The geography is also more limited—compared to the profusion of locations in*Carte de visite* (FID 2019), for example. The film is set between Paris and London, with a significant stop in Le Havre, that is, on the way from one capital to the other. Can you comment on this geography? Why this Franco-English focus?
London. It seemed only natural to go film the ruins of the Crystal Palace while miming to the first piano movement composed by Angèle David Guillou.
Leaving, boarding the ship in Dunkirk, disembarking. Once again, making the geographical journey to explore the myth of London. It’s a good thing that this single shoot in London left such an impression on you. I actually wanted to go back there with color. Don’t forget, the film is luxuriously poor and draws just as much from its impossibilities. One might say it was necessary to experience London through the framework of G.K. Chesterton’s “The Man Called Thursday,” particularly the moving opening clerihew. There again, pastiche…
Your film reflects a collector’s insatiable curiosity, once again with a predilection for a specific period in history: the turn-of-the-century era straddling the 19th and 20th centuries, between the Eiffel Tower and the Crystal Palace, Laforgue and Chesterton. Why this era? What draws you to it?
Very accurate, the horseshoe century. I can be even more precise. This transhistorical journey begins in 1906 with Pasternak’s Prelude, followed by Maurice Ravel’s “Grands vents venus d’outremer” (1906), read and then sung by Laura Müller. There again, eternal relevance. In fact, everything takes place between 1906, 1912 (the Titanic and L’Après-midi d’un faune), and ends in 1936 with the Crystal Palace fire, all viewed through the lens of today. A long, premeditated synoptic tableau.
Beyond the Paris-London axis, the film allows itself a few detours and digressions—notably to Brittany to film the impressive ruins of the manor house of Saint-Pol-Roux—an iconic Symbolist poet of the century? What drew you to him, to those ruins?
Brittany—or more precisely, Finistère—is not, in my view, a digression.
It is the place, the places from*The Geographer’s Handbook*. However ghostly and lost they may be.
Saint-Pol-Roux!!! He is as indispensable to me as Satie is to Cage. He was from Marseille, by the way. There, too, one must go to pay him homage, carrying voices with one. Life is nothing but the Legend of Death. There is so much to say and learn from him. We are far beyond poetry. There, too, he was an absolute visionary, like Max Jacob and Victor Segalen.

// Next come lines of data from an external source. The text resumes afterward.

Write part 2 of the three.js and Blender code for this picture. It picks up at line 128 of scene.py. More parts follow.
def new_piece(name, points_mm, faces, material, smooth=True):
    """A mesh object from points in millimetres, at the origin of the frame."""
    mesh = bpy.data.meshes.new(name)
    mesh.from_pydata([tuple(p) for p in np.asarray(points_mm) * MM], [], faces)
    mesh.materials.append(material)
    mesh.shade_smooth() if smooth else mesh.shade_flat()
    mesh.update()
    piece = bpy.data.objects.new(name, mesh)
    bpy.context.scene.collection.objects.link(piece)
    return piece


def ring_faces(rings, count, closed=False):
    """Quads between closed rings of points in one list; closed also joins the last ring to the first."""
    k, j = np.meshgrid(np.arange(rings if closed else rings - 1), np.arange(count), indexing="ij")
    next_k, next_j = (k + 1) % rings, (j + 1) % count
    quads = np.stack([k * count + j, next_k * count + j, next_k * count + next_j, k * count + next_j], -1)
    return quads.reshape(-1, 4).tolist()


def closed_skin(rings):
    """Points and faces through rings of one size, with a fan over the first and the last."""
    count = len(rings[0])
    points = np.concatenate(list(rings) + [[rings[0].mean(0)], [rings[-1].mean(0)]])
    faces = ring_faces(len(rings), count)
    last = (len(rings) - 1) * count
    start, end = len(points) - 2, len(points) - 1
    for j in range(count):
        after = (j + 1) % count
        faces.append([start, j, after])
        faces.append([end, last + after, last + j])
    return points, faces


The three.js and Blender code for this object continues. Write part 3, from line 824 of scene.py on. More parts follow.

Do not let the pedants tarnish these three friends. They are from another century… perhaps… perhaps… but so far ahead of their time.
Here, you take your art of editing—the composition of images and sounds—to a new level of sophistication and musicality. Can you tell us about the editing, about your approach to working with such disparate material?
That’s a big question. Editing happens all the time, day and night. During each shoot, right afterward, I work with Justine Arsène to rough-cut the initial framework and structure, so we can send the footage to the musician we’ve selected. That musician might be in Japan, New York, or Auvergne. Since*Oeil Oignon*, I’ve been creating the musical score for each musician who has seen at least the first*Géographe manuel*. Each piece of music is as instrumental as the images and organic sounds. I never use pre-recorded music. It has to be performed live or in real-time. Real-time being a form of live performance in a sense.
Then there is the final editing, which allows for the delivery of the voices—their placement here, those of Audrey Bonnet, Ella Orleans, etc. Then all the music becomes one.
Like your previous films, PAN TO MIME impresses with the generosity with which it seems capable of embracing everything within its poetic flow. Is that your ambition as a filmmaker? To turn everything into poetry—in keeping with the Greek etymology of “pantomime”?
The Manual Geographer is ethical and uncorrupted. The forging of friendships among one another thus takes place within this contiguous discontinuity. It gives new meaning to Max Jacob’s aphorism: “Blessed is he who marks the film.”